I've simplified a silly code of mine onto this pair of structs (which one referencing the other).
#[derive(Debug, Default)]
pub struct TestStructA {
pub byte_1: u8,
pub byte_2: u8,
pub vector: Vec<u8>,
}
impl<'a> Default for &'a TestStructA {
fn default() -> &'a TestStructA {
&TestStructA { byte_1: 10, byte_2: 20, vector: 'a vec![1, 2, 3] }
}
}
#[derive(Debug, Default)]
pub struct TestStructB<'a> {
pub test_array: &'a [u8],
pub t_a: &'a TestStructA,
}
If you copy and paste this isolated code onto a main.rs file and compile it, then you get the following error:
error: expected `while`, `for`, `loop` or `{` after a label
--> src/main.rs:10:59
|
10 | &TestStructA { byte_1: 10, byte_2: 20, vector: 'a vec![1, 2, 3] }
| ^^^ expected `while`, `for`, `loop` or `{` after a label
error: labeled expression must be followed by `:`
--> src/main.rs:10:59
|
10 | &TestStructA { byte_1: 10, byte_2: 20, vector: 'a vec![1, 2, 3] }
| ---^^^^^^^^^^^^^
| | |
| | help: add `:` after the label
| the label
|
= note: labels are used before loops and blocks, allowing e.g., `break 'label` to them
If I don't annotate the vector parameter lifetime, I get the expected: "check your lifetimes boy" (which makes sense).
error[E0515]: cannot return reference to temporary value
--> src/main.rs:10:9
|
10 | &TestStructA { byte_1: 10, byte_2: 20, vector: vec![1, 2, 3] }
| ^-------------------------------------------------------------
| ||
| |temporary value created here
| returns a reference to data owned by the current function
Of course, if I choose a more drastic solution as removing the "vector" attribute from my struct, as all other attributes are scalars, the code compiles.
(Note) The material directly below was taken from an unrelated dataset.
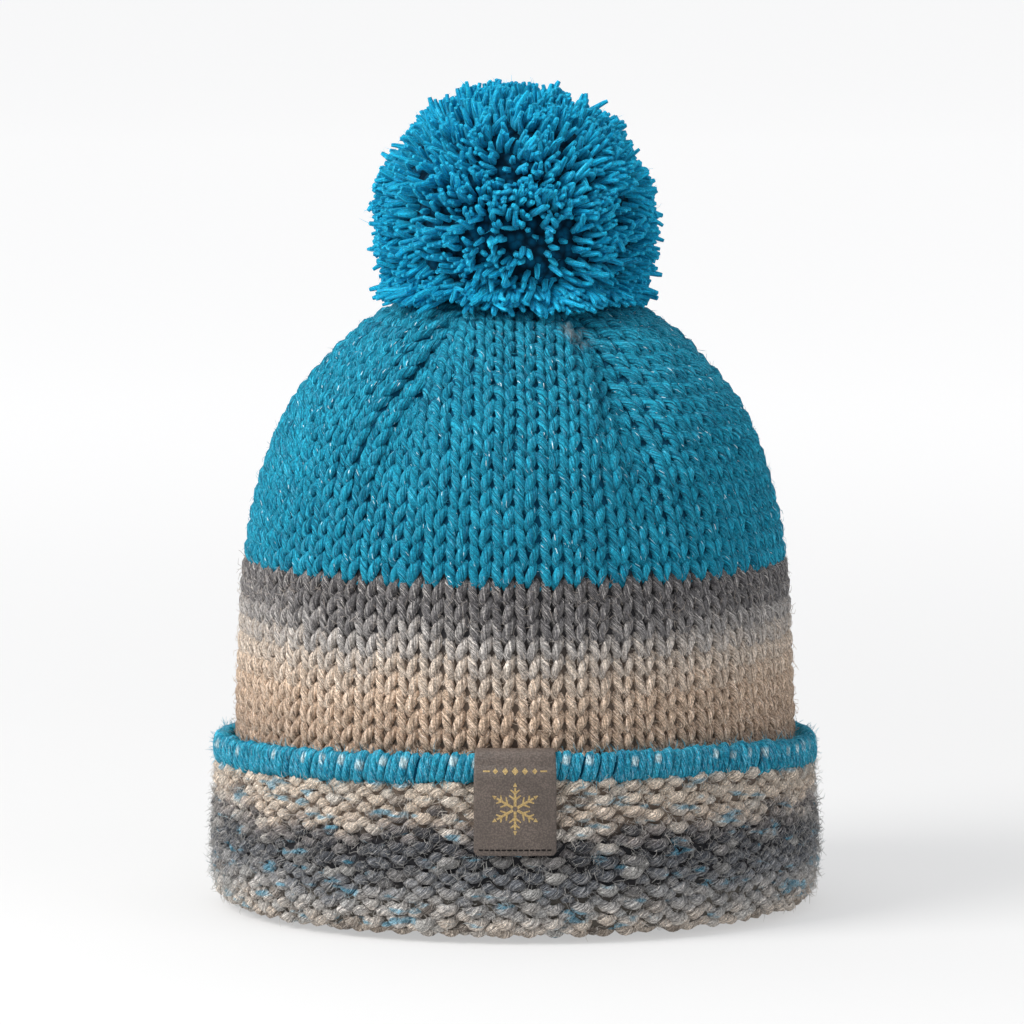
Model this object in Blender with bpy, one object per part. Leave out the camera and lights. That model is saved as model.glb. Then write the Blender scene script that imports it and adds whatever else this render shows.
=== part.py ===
"""A knitted toque with a turned-up cuff, a rolled edging, a folded leather label and a yarn pompom.

It stands on its folded edge with the front towards -Y. The origin is on the floor, in the
middle of the fold. An azimuth is counted from the front and grows towards +X.
"""

import math
import random
from collections import namedtuple

import bmesh
import bpy
from mathutils import Matrix, Vector

for leftover in list(bpy.data.objects):
    bpy.data.objects.remove(leftover, do_unlink=True)

# Sizes in metres
GAP = 0.0003
COLUMNS = 60
BODY_RADIUS = 0.0935
CROWN_HEIGHT = 0.2070
YARN_CHANGE_HEIGHT = 0.1180
KNIT_WALL = 0.0055
GORES = 6
CREASE_SHARPNESS = 6
FOLD_WALL = 0.0060
CUFF_WALL = 0.0066
CUFF_HEIGHT = 0.0500
EDGING_HEIGHT = 0.0098
EDGING_DEPTH = 0.0050
EDGING_SIDES = 10
LABEL_WIDTH = 0.0262
LABEL_FRONT_LENGTH = 0.0345
LABEL_BACK_LENGTH = 0.0070
LABEL_THICKNESS = 0.0011
TIE_RADIUS = 0.0028
TIE_REACH = 0.0110
KNOT_RADIUS = 0.0062
KNOT_HEIGHT = 0.0045
POMPOM_RADIUS = 0.0490
POMPOM_PRESS = 0.0280
LOCK_LENGTH = 0.0095

# The crown from its lower end to its gathered top: height as a share of CROWN_HEIGHT, radius
# as a share of BODY_RADIUS, and how deep the knit dips along a decrease line, as a share of
# that radius.
CrownRow = namedtuple("CrownRow", "height radius crease")
CROWN_ROWS = (
    CrownRow(0.145, 1.000, 0.000),
    CrownRow(0.300, 1.000, 0.000),
    CrownRow(0.425, 0.988, 0.000),
    CrownRow(0.530, 0.972, 0.000),
    CrownRow(0.620, 0.943, 0.002),
    CrownRow(0.688, 0.909, 0.010),
    CrownRow(0.740, 0.873, 0.022),
    CrownRow(0.785, 0.832, 0.034),
    CrownRow(0.823, 0.785, 0.044),
    CrownRow(0.858, 0.725, 0.054),
    CrownRow(0.890, 0.662, 0.062),
    CrownRow(0.918, 0.600, 0.068),
    CrownRow(0.944, 0.525, 0.074),
    CrownRow(0.966, 0.444, 0.080),
    CrownRow(0.985, 0.330, 0.080),
    CrownRow(0.995, 0.214, 0.070),
    CrownRow(1.000, 0.118, 0.030),
)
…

But I need my struct to have non-scalar data structures of some kind. I suspect I need some kind of lifetime labeling for my vector inside the Default initializer, but I'm not sure what
By the way, I think my TestStructB is also properly lifetime annotated, but maybe not. Does it look correct?
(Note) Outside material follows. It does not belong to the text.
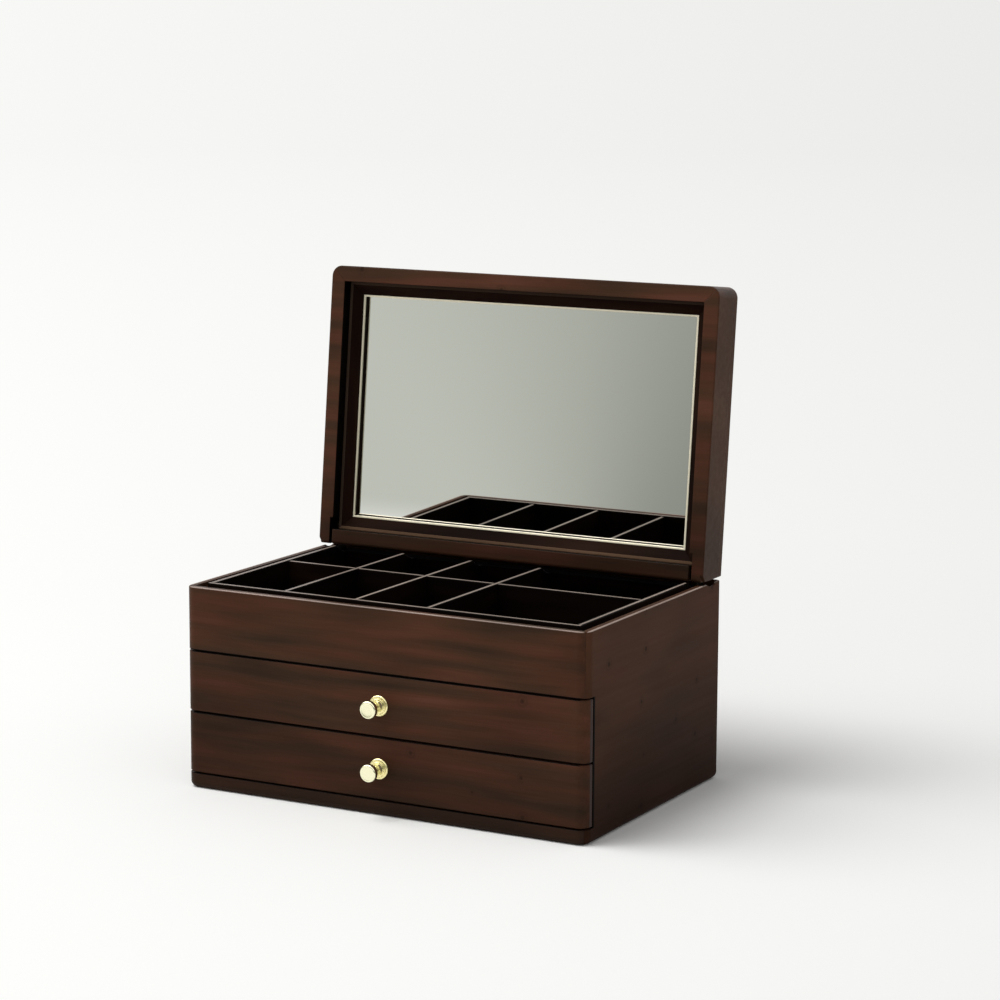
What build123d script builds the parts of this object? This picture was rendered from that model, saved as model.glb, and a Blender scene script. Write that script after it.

Finally, I got here because the compiler said I needed to declare a Default initializer for the referenced (&) version of my original struct. This original struct was already happily used in my program, but never referenced. Whenever I started using it in a &referenced fashion, it was Rust claiming it needs its Default initializer. The thing is I still somewhat think I've done something wrong when using my referenced Struct, and that there is a proper way to use &referenced (and lifetime annotated) Structs without Rust complaining about their (non existing) default initializer.
EDIT: #JohnKugelman is more than right, I've come onto this "aberration" after the typical newbie fight with rust compiler trying to overcome the mainly cryptic messages it yields.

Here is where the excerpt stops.